Copy out each line of the material in which the word "scene" appears.

>> start

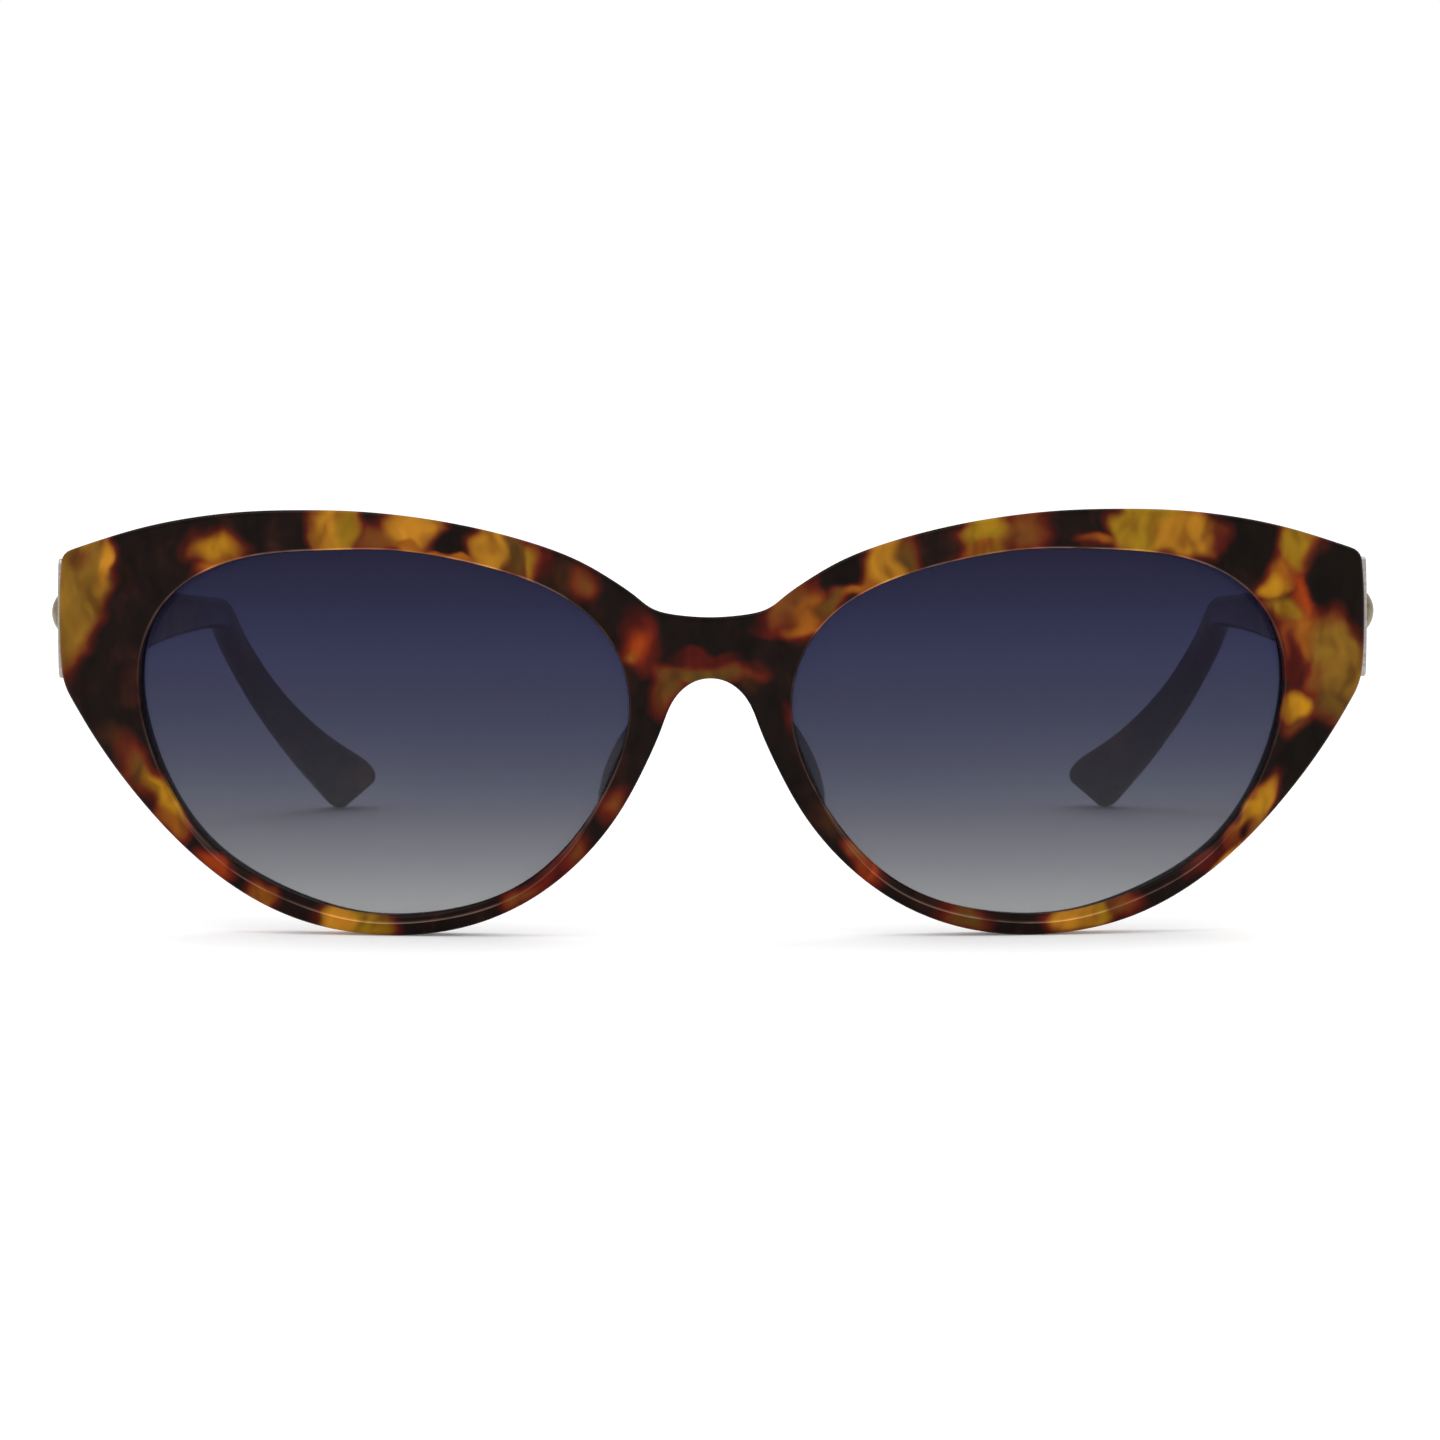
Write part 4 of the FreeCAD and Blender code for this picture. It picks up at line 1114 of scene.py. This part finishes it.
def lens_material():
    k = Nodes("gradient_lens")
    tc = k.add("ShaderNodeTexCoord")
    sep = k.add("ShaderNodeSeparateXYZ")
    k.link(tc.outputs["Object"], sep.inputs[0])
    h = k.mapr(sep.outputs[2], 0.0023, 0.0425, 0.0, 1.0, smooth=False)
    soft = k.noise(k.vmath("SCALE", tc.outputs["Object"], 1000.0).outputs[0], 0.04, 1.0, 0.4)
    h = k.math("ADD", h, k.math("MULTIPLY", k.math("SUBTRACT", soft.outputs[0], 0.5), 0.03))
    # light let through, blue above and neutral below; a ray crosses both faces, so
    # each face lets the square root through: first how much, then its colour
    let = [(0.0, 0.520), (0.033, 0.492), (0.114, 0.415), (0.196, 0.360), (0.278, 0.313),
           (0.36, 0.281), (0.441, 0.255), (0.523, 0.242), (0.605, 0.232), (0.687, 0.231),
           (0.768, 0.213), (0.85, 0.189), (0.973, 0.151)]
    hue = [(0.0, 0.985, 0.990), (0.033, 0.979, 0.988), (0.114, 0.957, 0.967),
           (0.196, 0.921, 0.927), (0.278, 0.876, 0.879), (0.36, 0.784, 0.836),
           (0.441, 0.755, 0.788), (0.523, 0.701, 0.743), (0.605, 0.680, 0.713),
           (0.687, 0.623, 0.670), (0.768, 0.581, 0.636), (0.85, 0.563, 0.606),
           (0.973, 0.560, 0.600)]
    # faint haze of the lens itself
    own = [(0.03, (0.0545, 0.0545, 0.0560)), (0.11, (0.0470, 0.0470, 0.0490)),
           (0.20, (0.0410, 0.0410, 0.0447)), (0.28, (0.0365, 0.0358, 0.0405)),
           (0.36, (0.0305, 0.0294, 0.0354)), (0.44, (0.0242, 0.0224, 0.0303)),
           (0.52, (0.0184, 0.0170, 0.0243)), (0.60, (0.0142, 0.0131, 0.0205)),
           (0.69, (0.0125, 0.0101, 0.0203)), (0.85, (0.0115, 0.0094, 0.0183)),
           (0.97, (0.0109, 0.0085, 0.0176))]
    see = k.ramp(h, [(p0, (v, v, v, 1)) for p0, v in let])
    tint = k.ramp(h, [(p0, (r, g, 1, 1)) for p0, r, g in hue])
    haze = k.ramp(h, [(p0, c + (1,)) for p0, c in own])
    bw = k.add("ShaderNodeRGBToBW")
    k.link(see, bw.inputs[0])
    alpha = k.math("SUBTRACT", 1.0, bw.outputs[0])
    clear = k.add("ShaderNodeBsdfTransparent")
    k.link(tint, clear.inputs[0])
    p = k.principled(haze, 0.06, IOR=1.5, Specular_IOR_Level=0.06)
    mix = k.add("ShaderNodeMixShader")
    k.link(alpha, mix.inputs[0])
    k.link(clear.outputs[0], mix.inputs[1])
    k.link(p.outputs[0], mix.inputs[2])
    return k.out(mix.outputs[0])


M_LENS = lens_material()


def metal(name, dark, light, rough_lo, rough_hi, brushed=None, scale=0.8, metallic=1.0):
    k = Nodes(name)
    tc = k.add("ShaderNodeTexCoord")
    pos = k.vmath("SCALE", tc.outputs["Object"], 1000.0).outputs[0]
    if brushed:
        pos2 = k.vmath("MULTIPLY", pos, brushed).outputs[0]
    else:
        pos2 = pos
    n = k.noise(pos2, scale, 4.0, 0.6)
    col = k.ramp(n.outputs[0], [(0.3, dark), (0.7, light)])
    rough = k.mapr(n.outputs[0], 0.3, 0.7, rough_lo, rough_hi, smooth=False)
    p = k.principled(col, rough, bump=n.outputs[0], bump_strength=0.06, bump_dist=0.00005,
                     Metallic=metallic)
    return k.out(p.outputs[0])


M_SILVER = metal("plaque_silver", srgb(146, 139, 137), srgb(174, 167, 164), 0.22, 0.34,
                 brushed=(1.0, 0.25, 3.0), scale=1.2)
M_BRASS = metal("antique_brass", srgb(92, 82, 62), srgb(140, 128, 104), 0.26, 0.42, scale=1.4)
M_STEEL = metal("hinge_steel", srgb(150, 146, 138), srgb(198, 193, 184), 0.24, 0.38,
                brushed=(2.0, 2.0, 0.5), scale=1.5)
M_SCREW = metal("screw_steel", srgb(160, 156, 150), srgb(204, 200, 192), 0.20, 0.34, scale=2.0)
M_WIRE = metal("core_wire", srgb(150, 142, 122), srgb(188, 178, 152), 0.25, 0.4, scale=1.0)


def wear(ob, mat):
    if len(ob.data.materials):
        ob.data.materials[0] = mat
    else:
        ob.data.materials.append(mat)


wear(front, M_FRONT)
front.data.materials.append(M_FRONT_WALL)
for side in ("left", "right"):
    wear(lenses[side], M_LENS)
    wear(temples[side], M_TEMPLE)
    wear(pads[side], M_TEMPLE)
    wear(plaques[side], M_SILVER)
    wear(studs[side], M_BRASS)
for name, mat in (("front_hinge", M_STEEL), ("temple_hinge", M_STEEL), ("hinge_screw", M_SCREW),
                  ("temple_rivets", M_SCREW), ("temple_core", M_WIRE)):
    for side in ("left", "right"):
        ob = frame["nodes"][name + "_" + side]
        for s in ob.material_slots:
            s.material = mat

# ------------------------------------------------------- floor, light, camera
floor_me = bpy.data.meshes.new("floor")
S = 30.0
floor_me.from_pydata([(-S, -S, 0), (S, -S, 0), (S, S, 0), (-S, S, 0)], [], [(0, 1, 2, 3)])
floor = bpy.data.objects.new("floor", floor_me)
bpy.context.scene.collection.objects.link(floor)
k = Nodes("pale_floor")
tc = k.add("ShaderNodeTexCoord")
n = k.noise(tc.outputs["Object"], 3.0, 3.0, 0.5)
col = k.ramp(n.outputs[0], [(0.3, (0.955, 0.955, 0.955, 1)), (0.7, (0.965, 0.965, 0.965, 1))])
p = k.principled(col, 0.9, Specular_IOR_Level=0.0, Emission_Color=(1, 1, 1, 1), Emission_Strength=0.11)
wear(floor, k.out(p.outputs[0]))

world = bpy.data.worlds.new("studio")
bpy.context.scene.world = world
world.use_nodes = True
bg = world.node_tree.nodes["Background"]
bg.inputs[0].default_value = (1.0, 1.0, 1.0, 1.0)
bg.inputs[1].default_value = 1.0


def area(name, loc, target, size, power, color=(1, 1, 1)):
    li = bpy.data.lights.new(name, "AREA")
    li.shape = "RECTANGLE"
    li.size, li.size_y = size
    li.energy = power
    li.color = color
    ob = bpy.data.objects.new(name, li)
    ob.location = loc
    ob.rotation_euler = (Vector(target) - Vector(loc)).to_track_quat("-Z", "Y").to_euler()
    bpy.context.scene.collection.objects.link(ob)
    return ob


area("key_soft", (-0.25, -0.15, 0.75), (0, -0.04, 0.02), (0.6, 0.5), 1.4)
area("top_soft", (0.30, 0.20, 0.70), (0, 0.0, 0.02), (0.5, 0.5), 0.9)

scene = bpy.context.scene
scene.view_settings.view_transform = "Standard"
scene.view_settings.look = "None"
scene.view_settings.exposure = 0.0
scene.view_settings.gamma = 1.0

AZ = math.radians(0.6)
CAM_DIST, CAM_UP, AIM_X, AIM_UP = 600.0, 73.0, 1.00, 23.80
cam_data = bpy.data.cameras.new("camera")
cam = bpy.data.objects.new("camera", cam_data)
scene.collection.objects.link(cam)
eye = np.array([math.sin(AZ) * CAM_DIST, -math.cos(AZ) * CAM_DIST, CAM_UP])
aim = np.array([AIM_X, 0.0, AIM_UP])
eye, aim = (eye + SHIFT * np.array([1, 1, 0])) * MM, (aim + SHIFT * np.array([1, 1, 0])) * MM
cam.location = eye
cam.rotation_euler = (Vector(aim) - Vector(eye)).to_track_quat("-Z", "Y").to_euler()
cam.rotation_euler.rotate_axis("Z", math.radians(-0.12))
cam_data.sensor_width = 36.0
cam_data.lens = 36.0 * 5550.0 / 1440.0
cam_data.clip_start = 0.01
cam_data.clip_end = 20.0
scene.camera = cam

>> end

Response to the task:
Write part 4 of the FreeCAD and Blender code for this picture. It picks up at line 1114 of scene.py. This part finishes it.
bpy.context.scene.collection.objects.link(floor)
bpy.context.scene.world = world
    bpy.context.scene.collection.objects.link(ob)
scene = bpy.context.scene
scene.view_settings.view_transform = "Standard"
scene.view_settings.look = "None"
scene.view_settings.exposure = 0.0
scene.view_settings.gamma = 1.0
scene.collection.objects.link(cam)
scene.camera = cam